> Stated exercise: Copy every line of the listing exactly.

> Data lines:
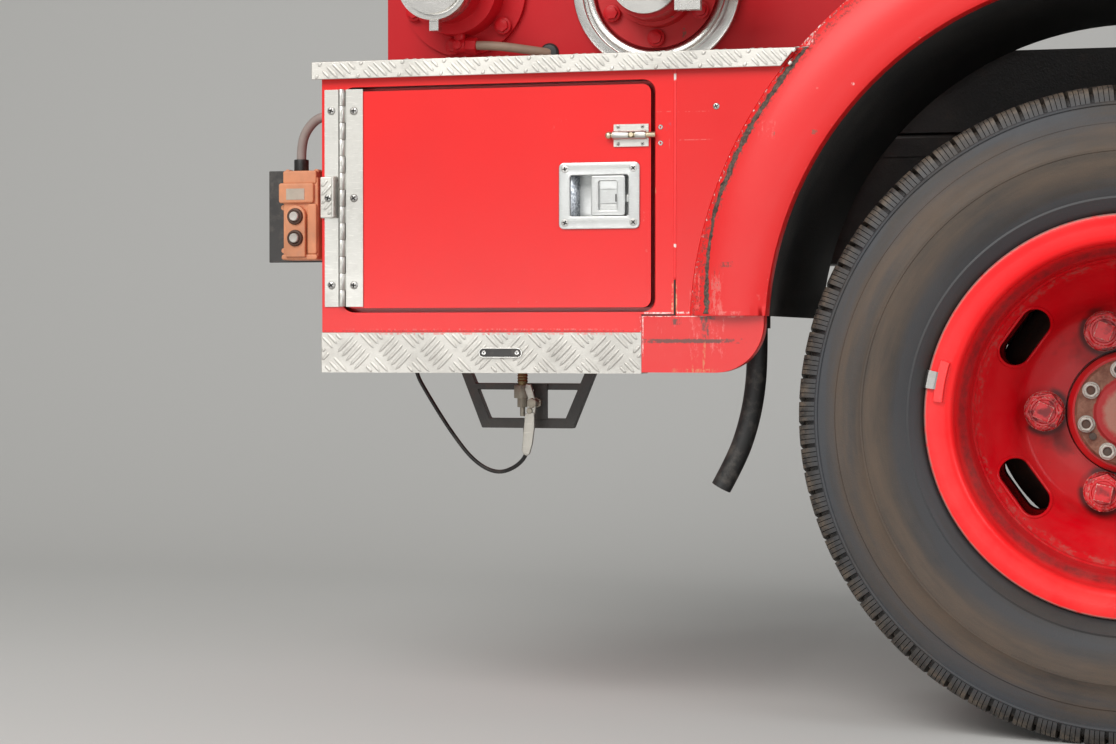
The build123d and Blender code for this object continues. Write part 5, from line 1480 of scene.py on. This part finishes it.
def oval_plate():
    """Small blank plate with round ends and a raised rim; its middle is a dark field."""
    y, back, z = PLATE_Y, PLATE_Y - 0.002, PLATE_Z
    outer, inner = oval_outline(0.0), oval_outline(PLATE_RIM)
    body = plate("name_plate", [outer], y - 0.0022, y, 0.0006)
    rim = plate("name_plate_rim", [outer, inner], y - 0.0030, back, 0.0003)
    field = plate("name_plate_field", [inner], y - 0.0025, back, 0.0001)
    eyes = (PLATE_X0 + EYE_IN, PLATE_X1 - EYE_IN)
    # The dark rods in the eyes are painted shade of their holes.
    hole_shades = [rod("hole", (x, y - 0.0033, z), (x, back, z), 0.0009, 16) for x in eyes]
    dress(joined("name_plate_field", [field] + hole_shades), dark_plate, "root")
    rings = [rod("eye", (x, y - 0.0031, z), (x, back, z), 0.0026, 20, 0.0002) for x in eyes]
    return joined("name_plate", [body, rim] + rings)


dress(oval_plate(), trim_metal, "root")


# Radius from the arch's centre and depth: the flare's outer edge, its crown and its inner lip
FLARE_SKIN = ((0.4950, -0.5800), (0.4434, -0.5960), (0.4060, -0.5896))
# The bead follows one radius and drifts inwards by this much from the first angle to its foot
BEAD_R, BEAD_DRIFT, DRIFT_FROM_DEG, DRIFT_SPAN_DEG = 0.4872, 0.0117, 160.0, 17.0
WAIST_DEG, WAIST_SPAN_DEG, WAIST_DEPTH = 167.0, 8.0, 0.40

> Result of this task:
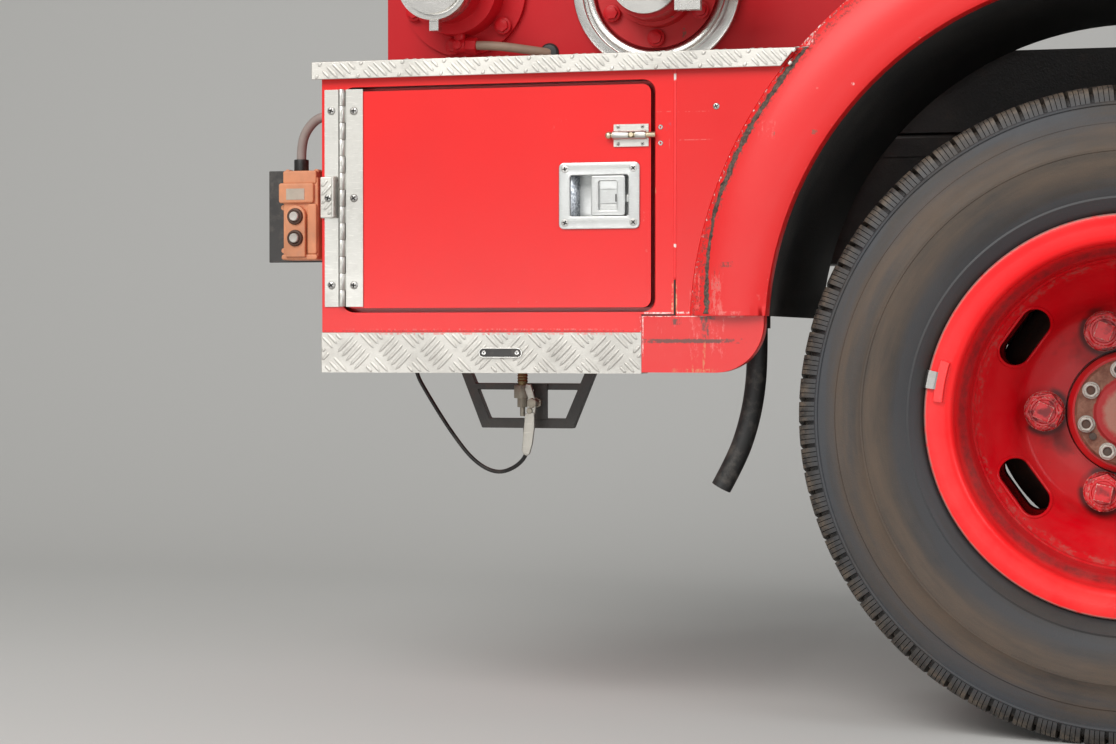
The build123d and Blender code for this object continues. Write part 5, from line 1480 of scene.py on. This part finishes it.
def oval_plate():
    """Small blank plate with round ends and a raised rim; its middle is a dark field."""
    y, back, z = PLATE_Y, PLATE_Y - 0.002, PLATE_Z
    outer, inner = oval_outline(0.0), oval_outline(PLATE_RIM)
    body = plate("name_plate", [outer], y - 0.0022, y, 0.0006)
    rim = plate("name_plate_rim", [outer, inner], y - 0.0030, back, 0.0003)
    field = plate("name_plate_field", [inner], y - 0.0025, back, 0.0001)
    eyes = (PLATE_X0 + EYE_IN, PLATE_X1 - EYE_IN)
    # The dark rods in the eyes are painted shade of their holes.
    hole_shades = [rod("hole", (x, y - 0.0033, z), (x, back, z), 0.0009, 16) for x in eyes]
    dress(joined("name_plate_field", [field] + hole_shades), dark_plate, "root")
    rings = [rod("eye", (x, y - 0.0031, z), (x, back, z), 0.0026, 20, 0.0002) for x in eyes]
    return joined("name_plate", [body, rim] + rings)


dress(oval_plate(), trim_metal, "root")


# Radius from the arch's centre and depth: the flare's outer edge, its crown and its inner lip
FLARE_SKIN = ((0.4950, -0.5800), (0.4434, -0.5960), (0.4060, -0.5896))
# The bead follows one radius and drifts inwards by this much from the first angle to its foot
BEAD_R, BEAD_DRIFT, DRIFT_FROM_DEG, DRIFT_SPAN_DEG = 0.4872, 0.0117, 160.0, 17.0
WAIST_DEG, WAIST_SPAN_DEG, WAIST_DEPTH = 167.0, 8.0, 0.40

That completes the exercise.